Mangaotama catchment, Whatawhata, Waikato – win:win for farming and the environment
The Mangaotama project is one of the few studies where the effects of land use have been experimentally manipulated and tested on a catchment scale. It’s centred on a 280-hectare model hill farm at the Whatawhata Research Centre near Hamilton, in the Mangaotama catchment (a tributary of the Waipa and Waikato Rivers). Run jointly by NIWA and AgResearch since 1996, the study’s management group included science providers, policy makers, resource managers, and farmers working together to manage the whole catchment, both land and water. This is one of the first practical tests of an integrated catchment management (ICM) approach.
Challenges
The farmland was typical of the farmable North Island hill lands, suffering from low economic return, erosion, high nutrient and sediment loads, and degraded stream ecosystems.
Key actions
- Planting radiata pine in the steepest and most erosionprone parts of the catchment, amounting to 50 percent of the catchment.
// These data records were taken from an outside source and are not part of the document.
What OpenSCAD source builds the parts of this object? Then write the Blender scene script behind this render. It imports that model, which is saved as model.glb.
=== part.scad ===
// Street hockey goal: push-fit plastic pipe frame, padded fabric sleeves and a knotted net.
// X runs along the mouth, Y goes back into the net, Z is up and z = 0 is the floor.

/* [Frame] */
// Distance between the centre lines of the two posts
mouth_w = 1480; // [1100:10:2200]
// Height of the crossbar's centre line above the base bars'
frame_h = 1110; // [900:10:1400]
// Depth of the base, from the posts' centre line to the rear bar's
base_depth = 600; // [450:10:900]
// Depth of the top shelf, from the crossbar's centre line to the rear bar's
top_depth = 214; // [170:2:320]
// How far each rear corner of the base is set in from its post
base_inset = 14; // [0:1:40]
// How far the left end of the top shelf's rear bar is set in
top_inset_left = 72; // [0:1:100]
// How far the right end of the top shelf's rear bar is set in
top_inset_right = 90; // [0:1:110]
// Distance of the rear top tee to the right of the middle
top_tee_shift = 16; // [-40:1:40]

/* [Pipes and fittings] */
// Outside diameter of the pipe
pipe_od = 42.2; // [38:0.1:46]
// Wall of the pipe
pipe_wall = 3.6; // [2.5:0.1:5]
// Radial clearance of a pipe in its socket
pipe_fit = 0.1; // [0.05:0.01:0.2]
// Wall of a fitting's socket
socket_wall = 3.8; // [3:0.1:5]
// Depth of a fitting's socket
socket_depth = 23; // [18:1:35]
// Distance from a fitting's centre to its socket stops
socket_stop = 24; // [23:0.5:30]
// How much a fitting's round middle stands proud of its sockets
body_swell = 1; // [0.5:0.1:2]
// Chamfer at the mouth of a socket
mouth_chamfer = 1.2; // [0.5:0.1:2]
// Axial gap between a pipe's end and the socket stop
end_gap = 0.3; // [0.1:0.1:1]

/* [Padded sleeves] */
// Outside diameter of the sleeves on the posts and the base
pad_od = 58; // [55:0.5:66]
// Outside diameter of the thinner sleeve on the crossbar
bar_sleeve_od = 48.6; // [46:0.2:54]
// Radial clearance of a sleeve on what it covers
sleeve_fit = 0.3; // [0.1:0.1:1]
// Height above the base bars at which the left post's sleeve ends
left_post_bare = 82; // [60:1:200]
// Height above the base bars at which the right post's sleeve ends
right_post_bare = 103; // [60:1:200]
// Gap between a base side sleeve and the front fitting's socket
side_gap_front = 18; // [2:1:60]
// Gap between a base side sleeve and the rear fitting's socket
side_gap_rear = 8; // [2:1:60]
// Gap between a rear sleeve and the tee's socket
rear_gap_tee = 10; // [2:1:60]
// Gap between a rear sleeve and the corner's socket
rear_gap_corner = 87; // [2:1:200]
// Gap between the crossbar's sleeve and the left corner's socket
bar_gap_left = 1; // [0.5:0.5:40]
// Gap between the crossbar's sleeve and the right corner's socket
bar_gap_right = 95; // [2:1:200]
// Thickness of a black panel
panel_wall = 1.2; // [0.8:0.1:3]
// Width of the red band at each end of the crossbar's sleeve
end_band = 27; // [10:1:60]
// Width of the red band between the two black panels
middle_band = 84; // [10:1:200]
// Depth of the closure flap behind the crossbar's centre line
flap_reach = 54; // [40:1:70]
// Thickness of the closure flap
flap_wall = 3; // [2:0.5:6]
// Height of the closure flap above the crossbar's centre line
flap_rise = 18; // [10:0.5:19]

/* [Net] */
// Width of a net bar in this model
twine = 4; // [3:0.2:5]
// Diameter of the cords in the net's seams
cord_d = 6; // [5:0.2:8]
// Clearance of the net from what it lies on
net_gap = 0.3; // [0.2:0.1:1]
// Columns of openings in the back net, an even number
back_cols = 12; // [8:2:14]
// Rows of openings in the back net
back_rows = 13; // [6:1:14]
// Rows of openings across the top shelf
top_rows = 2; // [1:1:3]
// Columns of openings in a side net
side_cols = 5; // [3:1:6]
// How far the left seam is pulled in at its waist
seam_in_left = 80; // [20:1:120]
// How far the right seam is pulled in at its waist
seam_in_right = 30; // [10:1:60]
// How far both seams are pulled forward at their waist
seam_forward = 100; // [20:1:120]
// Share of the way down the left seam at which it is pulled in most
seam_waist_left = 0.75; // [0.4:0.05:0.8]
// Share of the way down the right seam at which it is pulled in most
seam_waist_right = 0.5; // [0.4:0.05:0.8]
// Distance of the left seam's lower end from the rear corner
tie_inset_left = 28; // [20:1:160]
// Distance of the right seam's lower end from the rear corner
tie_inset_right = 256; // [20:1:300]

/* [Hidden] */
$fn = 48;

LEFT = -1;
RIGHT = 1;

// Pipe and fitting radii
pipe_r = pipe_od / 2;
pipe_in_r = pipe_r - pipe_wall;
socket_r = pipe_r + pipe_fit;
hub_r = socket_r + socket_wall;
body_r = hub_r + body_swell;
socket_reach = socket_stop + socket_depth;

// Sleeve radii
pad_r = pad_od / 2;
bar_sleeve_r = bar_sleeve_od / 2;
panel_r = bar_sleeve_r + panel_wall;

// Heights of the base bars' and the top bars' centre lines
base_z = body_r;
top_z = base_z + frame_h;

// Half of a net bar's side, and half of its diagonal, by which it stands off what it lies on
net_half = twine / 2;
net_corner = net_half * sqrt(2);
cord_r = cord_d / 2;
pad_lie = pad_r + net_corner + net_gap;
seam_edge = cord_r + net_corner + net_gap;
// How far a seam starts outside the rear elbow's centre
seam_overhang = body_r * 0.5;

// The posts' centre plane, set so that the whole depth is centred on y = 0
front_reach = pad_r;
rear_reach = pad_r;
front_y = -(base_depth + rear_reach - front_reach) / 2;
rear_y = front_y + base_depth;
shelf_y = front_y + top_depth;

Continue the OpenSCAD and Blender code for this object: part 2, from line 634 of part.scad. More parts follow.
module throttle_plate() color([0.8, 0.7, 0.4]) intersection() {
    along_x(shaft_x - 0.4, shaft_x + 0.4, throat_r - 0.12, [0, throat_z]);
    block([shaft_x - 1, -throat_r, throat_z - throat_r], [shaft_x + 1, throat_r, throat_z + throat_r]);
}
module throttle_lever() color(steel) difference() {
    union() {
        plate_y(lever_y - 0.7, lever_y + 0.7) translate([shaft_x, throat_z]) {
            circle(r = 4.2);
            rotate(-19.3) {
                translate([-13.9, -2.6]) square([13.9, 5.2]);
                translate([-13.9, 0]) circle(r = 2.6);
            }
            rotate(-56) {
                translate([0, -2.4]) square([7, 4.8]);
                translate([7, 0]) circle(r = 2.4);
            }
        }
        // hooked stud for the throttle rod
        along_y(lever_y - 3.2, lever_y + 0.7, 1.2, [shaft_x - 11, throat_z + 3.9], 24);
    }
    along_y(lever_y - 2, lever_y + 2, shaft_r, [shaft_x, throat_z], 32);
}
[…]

- Switching from breeding cows to young bulls.
- Intensifying beef and sheep farming on the better land.
- Riparian fencing and planting to exclude stock from most streams.
- Protecting native forest remnants (including controlling pests).
- Establishment costs: $600,000 over 10 years (including $260,000 in the first year).
Key outcomes
- Greatly enhanced per-hectare returns from grazing land: lamb productivity per hectare increased 87 percent and beef productivity 170 percent after five years.
- Better long-term financial performance of the farm.
- Improvements in water quality - Reduced contaminants added to the Waipa and Waikato Rivers: sediment lost downstream decreased 76 percent, total phosphorus decreased 62 percent, total nitrogen decreased 30 percent, E. coli decreased 90 percent in streams downstream of pine plantings. - Stream temperatures reduced by 1–2 oC. - Invertebrate communities quickly responded, switching from species indicating moderate–severe pollution to mostly clean-water species by 2006–07.
- However, water flow was 30 percent lower. Overall, this project represents a win:win, enabling high productivity of the farmland and improved water quality and ecosystem health. It has also revealed differences in water quality between forested and pastoral land, and the processes driving land-use effects on stream flow, water quality, and stream organisms.